In the years leading up to the war, the British made the Liberty Tree an object of ridicule. British soldiers tarred and feathered a man named Thomas Ditson, and forced him to march in front of the tree. During the Siege of Boston, a party of British soldiers and Loyalists led by Job Williams cut the tree down, knowing what it represented to the patriots, and used it for firewood.
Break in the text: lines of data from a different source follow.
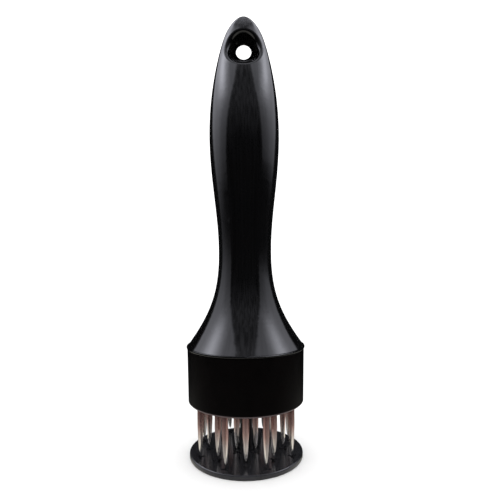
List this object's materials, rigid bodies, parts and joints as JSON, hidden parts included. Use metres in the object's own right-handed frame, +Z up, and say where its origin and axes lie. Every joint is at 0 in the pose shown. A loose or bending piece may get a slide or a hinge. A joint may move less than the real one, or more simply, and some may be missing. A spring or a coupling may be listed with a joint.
{
  "type": "blade meat tenderizer",
  "caption": "Hand meat tenderizer: a glossy spindle handle with a hanging hole over a collar of three-edged blades, with a sprung round guard plate that rises over them.",
  "frame": {"origin": "centre of the guard plate's underside, which the tool stands on", "axes": "+Z up along the tool's axis, +Y along the hanging hole towards the back, +X to the right"},
  "size_m": [0.0528, 0.0526, 0.1967],
  "materials": {
    "handle_gloss": "glossy black moulded plastic",
    "base_plastic": "satin black moulded plastic",
    "bush_plastic": "natural acetal",
    "blade_steel": "polished stainless steel with ground edges",
    "zinc_steel": "bright zinc-plated steel",
    "spring_steel": "drawn spring wire"
  },
  "bodies": {
    "tool_body": {"handle": "handle_gloss", "collar": "base_plastic", "blade_carrier": "base_plastic", "blade_clamp": "zinc_steel", "clamp_screws": "zinc_steel", "guide_bush": "bush_plastic", "return_spring": "spring_steel", "spring_washer": "zinc_steel", "blade_outer_1": "blade_steel", "blade_outer_2": "blade_steel", "blade_outer_3": "blade_steel", "blade_outer_4": "blade_steel", "blade_outer_5": "blade_steel", "blade_outer_6": "blade_steel", "blade_outer_7": "blade_steel", "blade_outer_8": "blade_steel", "blade_middle_1": "blade_steel", "blade_middle_2": "blade_steel", "blade_middle_3": "blade_steel", "blade_middle_4": "blade_steel", "blade_middle_5": "blade_steel", "blade_middle_6": "blade_steel", "blade_middle_7": "blade_steel", "blade_middle_8": "blade_steel", "blade_inner_1": "blade_steel", "blade_inner_2": "blade_steel", "blade_inner_3": "blade_steel", "blade_inner_4": "blade_steel"},
    "guard": {"guard_plate": "base_plastic", "guide_post": "base_plastic", "stop_disc": "zinc_steel", "stop_screw": "zinc_steel", "plate_screw": "zinc_steel"}
  },
  "joints": [
    {"name": "guard_slide", "type": "slide", "parent": "tool_body", "child": "guard", "axis": [0, 0, 1], "range_m": [0, 0.022], "stiffness_N_per_m": 410, "springref_m": -0.018, "deforming": ["return_spring"]}
  ]
}
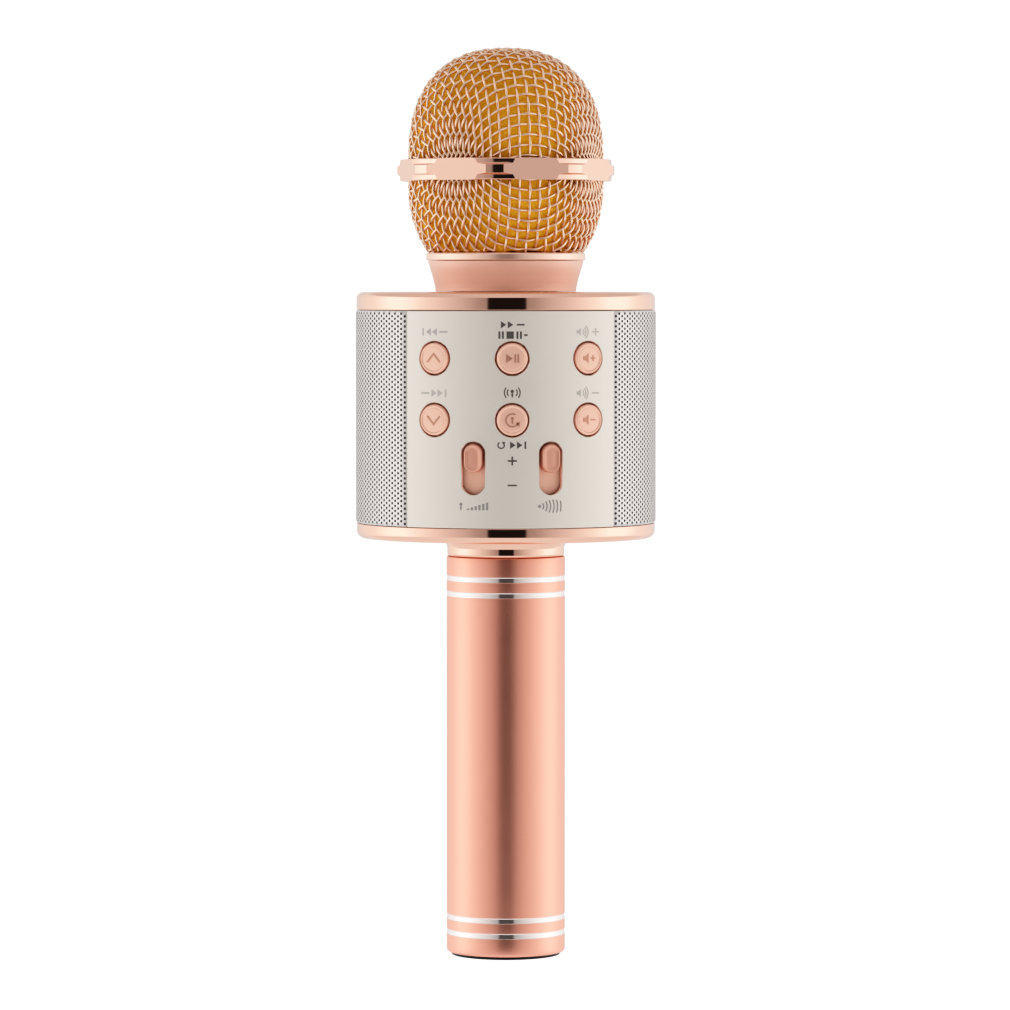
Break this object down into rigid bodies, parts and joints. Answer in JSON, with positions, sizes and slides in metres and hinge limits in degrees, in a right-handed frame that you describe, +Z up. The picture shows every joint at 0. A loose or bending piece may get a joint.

*There's much history to be uncovered about the early gangs and semi good-natured, colonial era brawl rituals between the South End Gang and North End Gang that ultimately were united under South End Gang leader, McIntosh.
 
Does anyone recall the state of disrepair, seediness of these blocks just only a few years ago.

What a transformation.
 
is anyone else getting blanked on those photos? I can't see anything
 
Does anyone recall the state of disrepair, seediness of these blocks just only a few years ago.

What a transformation.

There have indeed been a lot of changes, although this one block of Boylston between Tremont and Washington is still pretty gritty.
 
There have indeed been a lot of changes, although this one block of Boylston between Tremont and Washington is still pretty gritty.

Yeah it was in this particular plaza that I have been offered drugs on a number of occasions, less than 3 years ago.
 
Looks like these might be on a Google Drive. You probably have to change the share settings.
 
Interesting. I learned something new today. I had no idea about the Liberty Tree at all, much less any semblance of significance about this plaza at all. To me, it has/had always just been a grimy-ass area to avoid unless the stench of urine happens to be your cup of tea.

Does anyone recall the state of disrepair, seediness of these blocks just only a few years ago.

What a transformation.

There have indeed been a lot of changes, although this one block of Boylston between Tremont and Washington is still pretty gritty.

As much as some of the surrounding areas have changed, I don’t think any meaningful improvement will happen to this specific block so long as the St. Francis House remains.